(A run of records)

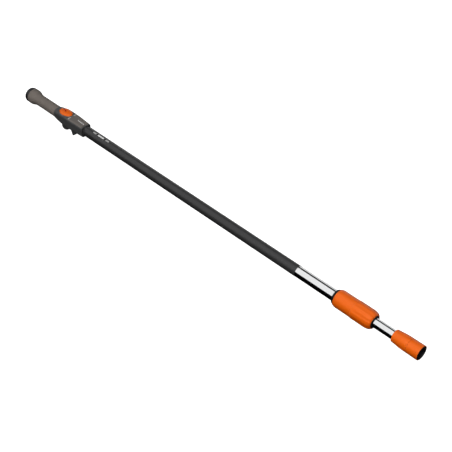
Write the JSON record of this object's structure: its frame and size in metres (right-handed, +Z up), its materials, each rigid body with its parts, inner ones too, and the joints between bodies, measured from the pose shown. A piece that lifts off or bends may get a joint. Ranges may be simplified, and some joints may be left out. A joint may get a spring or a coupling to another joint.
{
  "type": "telescopic tool pole",
  "caption": "Telescopic tool pole with a soft grip, trigger handle, thumb lock button, twist-lock collar and a quick coupling for a drywall sanding head.",
  "frame": {"origin": "middle of the tool socket's mouth, on the pole's axis", "axes": "+X along the pole from the butt to the tool end and out of the socket, +Z up on the thumb button's side"},
  "size_m": [1.491, 0.0498, 0.0699],
  "materials": {
    "charcoal_plastic": "moulded, fine grain",
    "taupe_plastic": "moulded, fine grain",
    "grip_rubber": "soft matt overmould",
    "black_rubber": "matt",
    "black_plastic": "moulded",
    "pale_plastic": "satin",
    "orange_plastic": "satin moulded",
    "black_skin": "satin shrink film",
    "bare_aluminium": "polished, clear anodised",
    "white_nylon": "natural nylon",
    "black_nylon": "natural nylon",
    "zinc_steel": "zinc plated",
    "spring_steel": "drawn wire",
    "brass": "turned"
  },
  "bodies": {
    "handle": {"left_shell": "charcoal_plastic", "right_shell": "charcoal_plastic", "shell_screws": "zinc_steel", "top_panel": "taupe_plastic", "button_bezel": "pale_plastic", "button_spring": "spring_steel", "switch_body": "black_plastic", "trigger_pin": "zinc_steel", "trigger_spring": "spring_steel", "grip_sleeve": "grip_rubber", "butt_cap": "black_plastic", "butt_screw": "zinc_steel", "outer_tube": "bare_aluminium", "tube_skin": "black_skin", "tube_plug": "black_nylon", "tube_pin": "zinc_steel", "collar_rear_ring": "black_rubber", "collar_body": "orange_plastic", "collar_screws": "zinc_steel", "guide_bush": "white_nylon", "collet": "black_nylon"},
    "lock_button": {"lock_button": "orange_plastic"},
    "trigger": {"trigger": "charcoal_plastic"},
    "switch_plunger": {"switch_plunger": "white_nylon"},
    "clamp_nut": {"clamp_nut": "orange_plastic", "wiper_ring": "black_rubber"},
    "tail_bush": {"tail_bush": "white_nylon"},
    "inner_pole": {"inner_tube": "bare_aluminium", "tail_clip": "spring_steel", "coupling_body": "orange_plastic", "tube_screws": "zinc_steel", "insert_screws": "zinc_steel", "socket_insert": "black_plastic", "contact_pins": "brass", "lock_balls": "zinc_steel", "sleeve_spring": "spring_steel"},
    "locking_sleeve": {"locking_sleeve": "orange_plastic"}
  },
  "joints": [
    {"name": "lock_button_press", "type": "slide", "parent": "handle", "child": "lock_button", "axis": [0, 0, -1], "range_m": [0, 0.003], "stiffness_N_per_m": 1500, "springref_m": -0.002, "deforming": ["button_spring"]},
    {"name": "trigger_squeeze", "type": "hinge", "parent": "handle", "child": "trigger", "pos_m": [-1.282, 0, -0.026], "axis": [0, 1, 0], "range_deg": [0, 8], "stiffness_Nm_per_rad": 1.6, "springref_deg": -5.73, "deforming": ["trigger_spring"]},
    {"name": "switch_plunger_slide", "type": "slide", "parent": "handle", "child": "switch_plunger", "axis": [0, 0, 1], "range_m": [0, 0.0046]},
    {"name": "clamp_nut_turn", "type": "hinge", "parent": "handle", "child": "clamp_nut", "pos_m": [-0.167, 0, 0], "axis": [1, 0, 0], "range_deg": [0, 90]},
    {"name": "pole_extend", "type": "slide", "parent": "handle", "child": "tail_bush", "axis": [1, 0, 0], "range_m": [-0.053, 0.875]},
    {"name": "inner_pole_turn", "type": "hinge", "parent": "tail_bush", "child": "inner_pole", "pos_m": [-0.109, 0, 0], "axis": [1, 0, 0], "range_deg": [-180, 180]},
    {"name": "locking_sleeve_turn", "type": "hinge", "parent": "inner_pole", "child": "locking_sleeve", "pos_m": [-0.021, 0, 0], "axis": [1, 0, 0], "range_deg": [0, 30], "stiffness_Nm_per_rad": 0.5, "springref_deg": -17.19}
  ],
  "couplings": [
    {"joint": "switch_plunger_slide", "follows": "trigger_squeeze", "m_per_rad": 0.032}
  ]
}
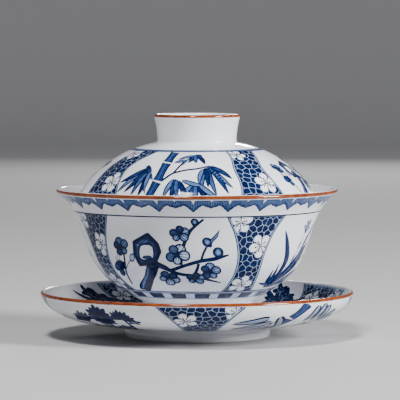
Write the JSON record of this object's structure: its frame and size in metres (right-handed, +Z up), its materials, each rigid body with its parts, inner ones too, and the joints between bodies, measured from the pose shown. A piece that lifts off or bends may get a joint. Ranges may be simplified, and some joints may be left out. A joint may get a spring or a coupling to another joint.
{
  "type": "gaiwan",
  "caption": "Lidded porcelain tea bowl on its own saucer, for steeping and drinking tea; white glaze, brown lips and cobalt painting of plum, orchid and bamboo.",
  "frame": {"origin": "centre of the saucer's foot, on the table", "axes": "+Z up, along the axis of the saucer, bowl and lid; -Y towards the painted front panel"},
  "size_m": [0.1148, 0.1148, 0.0817],
  "materials": {
    "white_glaze": "clear glossy glaze over cool white porcelain",
    "foot_glaze": "clear glaze, wiped off the edge that stands on the table",
    "brown_glaze": "glossy iron-brown lip dressing",
    "cobalt_painting": "cobalt painting under the clear glaze"
  },
  "bodies": {
    "saucer": {"saucer_dish": "white_glaze", "saucer_foot_ring": "foot_glaze", "saucer_rim_band": "brown_glaze"},
    "bowl": {"bowl_body": "white_glaze", "bowl_foot_ring": "foot_glaze", "bowl_rim_band": "brown_glaze"},
    "lid": {"lid_dome": "white_glaze", "lid_knob_ring": "white_glaze", "lid_knob_band": "brown_glaze", "lid_edge_band": "brown_glaze"}
  },
  "joints": [
    {"name": "bowl_lift", "type": "slide", "parent": "saucer", "child": "bowl", "axis": [0, 0, 1], "range_m": [0, 0.06]},
    {"name": "lid_lift", "type": "slide", "parent": "bowl", "child": "lid", "axis": [0, 0, 1], "range_m": [0, 0.06]}
  ]
}
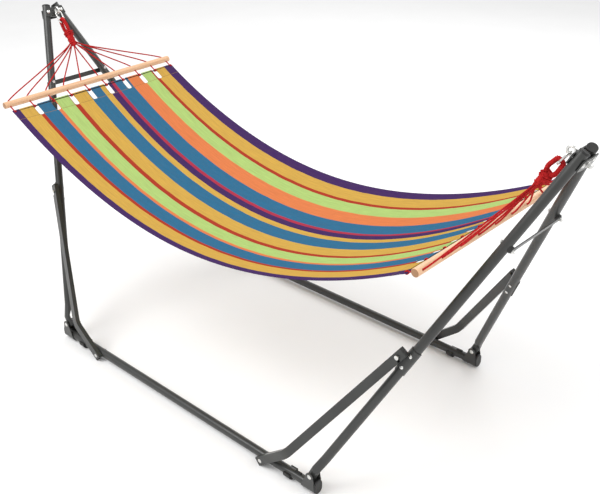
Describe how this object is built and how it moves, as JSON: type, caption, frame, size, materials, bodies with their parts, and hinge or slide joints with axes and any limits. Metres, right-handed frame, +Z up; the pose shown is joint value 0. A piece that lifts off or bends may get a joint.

◆ WHAT IS BEING ASKED
Would you reproduce the material above in full, exactly as given?

◆ SOLUTION FOR THIS EXERCISE
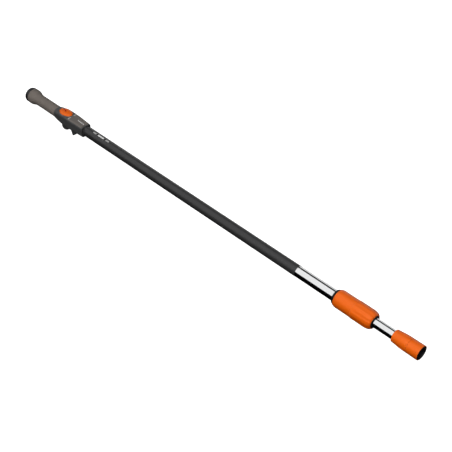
Write the JSON record of this object's structure: its frame and size in metres (right-handed, +Z up), its materials, each rigid body with its parts, inner ones too, and the joints between bodies, measured from the pose shown. A piece that lifts off or bends may get a joint. Ranges may be simplified, and some joints may be left out. A joint may get a spring or a coupling to another joint.
{
  "type": "telescopic tool pole",
  "caption": "Telescopic tool pole with a soft grip, trigger handle, thumb lock button, twist-lock collar and a quick coupling for a drywall sanding head.",
  "frame": {"origin": "middle of the tool socket's mouth, on the pole's axis", "axes": "+X along the pole from the butt to the tool end and out of the socket, +Z up on the thumb button's side"},
  "size_m": [1.491, 0.0498, 0.0699],
  "materials": {
    "charcoal_plastic": "moulded, fine grain",
    "taupe_plastic": "moulded, fine grain",
    "grip_rubber": "soft matt overmould",
    "black_rubber": "matt",
    "black_plastic": "moulded",
    "pale_plastic": "satin",
    "orange_plastic": "satin moulded",
    "black_skin": "satin shrink film",
    "bare_aluminium": "polished, clear anodised",
    "white_nylon": "natural nylon",
    "black_nylon": "natural nylon",
    "zinc_steel": "zinc plated",
    "spring_steel": "drawn wire",
    "brass": "turned"
  },
  "bodies": {
    "handle": {"left_shell": "charcoal_plastic", "right_shell": "charcoal_plastic", "shell_screws": "zinc_steel", "top_panel": "taupe_plastic", "button_bezel": "pale_plastic", "button_spring": "spring_steel", "switch_body": "black_plastic", "trigger_pin": "zinc_steel", "trigger_spring": "spring_steel", "grip_sleeve": "grip_rubber", "butt_cap": "black_plastic", "butt_screw": "zinc_steel", "outer_tube": "bare_aluminium", "tube_skin": "black_skin", "tube_plug": "black_nylon", "tube_pin": "zinc_steel", "collar_rear_ring": "black_rubber", "collar_body": "orange_plastic", "collar_screws": "zinc_steel", "guide_bush": "white_nylon", "collet": "black_nylon"},
    "lock_button": {"lock_button": "orange_plastic"},
    "trigger": {"trigger": "charcoal_plastic"},
    "switch_plunger": {"switch_plunger": "white_nylon"},
    "clamp_nut": {"clamp_nut": "orange_plastic", "wiper_ring": "black_rubber"},
    "tail_bush": {"tail_bush": "white_nylon"},
    "inner_pole": {"inner_tube": "bare_aluminium", "tail_clip": "spring_steel", "coupling_body": "orange_plastic", "tube_screws": "zinc_steel", "insert_screws": "zinc_steel", "socket_insert": "black_plastic", "contact_pins": "brass", "lock_balls": "zinc_steel", "sleeve_spring": "spring_steel"},
    "locking_sleeve": {"locking_sleeve": "orange_plastic"}
  },
  "joints": [
    {"name": "lock_button_press", "type": "slide", "parent": "handle", "child": "lock_button", "axis": [0, 0, -1], "range_m": [0, 0.003], "stiffness_N_per_m": 1500, "springref_m": -0.002, "deforming": ["button_spring"]},
    {"name": "trigger_squeeze", "type": "hinge", "parent": "handle", "child": "trigger", "pos_m": [-1.282, 0, -0.026], "axis": [0, 1, 0], "range_deg": [0, 8], "stiffness_Nm_per_rad": 1.6, "springref_deg": -5.73, "deforming": ["trigger_spring"]},
    {"name": "switch_plunger_slide", "type": "slide", "parent": "handle", "child": "switch_plunger", "axis": [0, 0, 1], "range_m": [0, 0.0046]},
    {"name": "clamp_nut_turn", "type": "hinge", "parent": "handle", "child": "clamp_nut", "pos_m": [-0.167, 0, 0], "axis": [1, 0, 0], "range_deg": [0, 90]},
    {"name": "pole_extend", "type": "slide", "parent": "handle", "child": "tail_bush", "axis": [1, 0, 0], "range_m": [-0.053, 0.875]},
    {"name": "inner_pole_turn", "type": "hinge", "parent": "tail_bush", "child": "inner_pole", "pos_m": [-0.109, 0, 0], "axis": [1, 0, 0], "range_deg": [-180, 180]},
    {"name": "locking_sleeve_turn", "type": "hinge", "parent": "inner_pole", "child": "locking_sleeve", "pos_m": [-0.021, 0, 0], "axis": [1, 0, 0], "range_deg": [0, 30], "stiffness_Nm_per_rad": 0.5, "springref_deg": -17.19}
  ],
  "couplings": [
    {"joint": "switch_plunger_slide", "follows": "trigger_squeeze", "m_per_rad": 0.032}
  ]
}
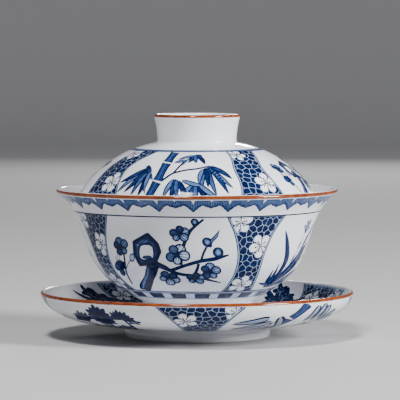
Write the JSON record of this object's structure: its frame and size in metres (right-handed, +Z up), its materials, each rigid body with its parts, inner ones too, and the joints between bodies, measured from the pose shown. A piece that lifts off or bends may get a joint. Ranges may be simplified, and some joints may be left out. A joint may get a spring or a coupling to another joint.
{
  "type": "gaiwan",
  "caption": "Lidded porcelain tea bowl on its own saucer, for steeping and drinking tea; white glaze, brown lips and cobalt painting of plum, orchid and bamboo.",
  "frame": {"origin": "centre of the saucer's foot, on the table", "axes": "+Z up, along the axis of the saucer, bowl and lid; -Y towards the painted front panel"},
  "size_m": [0.1148, 0.1148, 0.0817],
  "materials": {
    "white_glaze": "clear glossy glaze over cool white porcelain",
    "foot_glaze": "clear glaze, wiped off the edge that stands on the table",
    "brown_glaze": "glossy iron-brown lip dressing",
    "cobalt_painting": "cobalt painting under the clear glaze"
  },
  "bodies": {
    "saucer": {"saucer_dish": "white_glaze", "saucer_foot_ring": "foot_glaze", "saucer_rim_band": "brown_glaze"},
    "bowl": {"bowl_body": "white_glaze", "bowl_foot_ring": "foot_glaze", "bowl_rim_band": "brown_glaze"},
    "lid": {"lid_dome": "white_glaze", "lid_knob_ring": "white_glaze", "lid_knob_band": "brown_glaze", "lid_edge_band": "brown_glaze"}
  },
  "joints": [
    {"name": "bowl_lift", "type": "slide", "parent": "saucer", "child": "bowl", "axis": [0, 0, 1], "range_m": [0, 0.06]},
    {"name": "lid_lift", "type": "slide", "parent": "bowl", "child": "lid", "axis": [0, 0, 1], "range_m": [0, 0.06]}
  ]
}
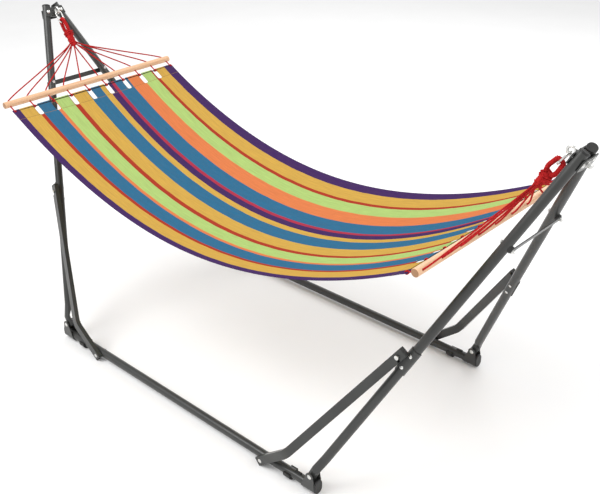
Describe how this object is built and how it moves, as JSON: type, caption, frame, size, materials, bodies with their parts, and hinge or slide joints with axes and any limits. Metres, right-handed frame, +Z up; the pose shown is joint value 0. A piece that lifts off or bends may get a joint.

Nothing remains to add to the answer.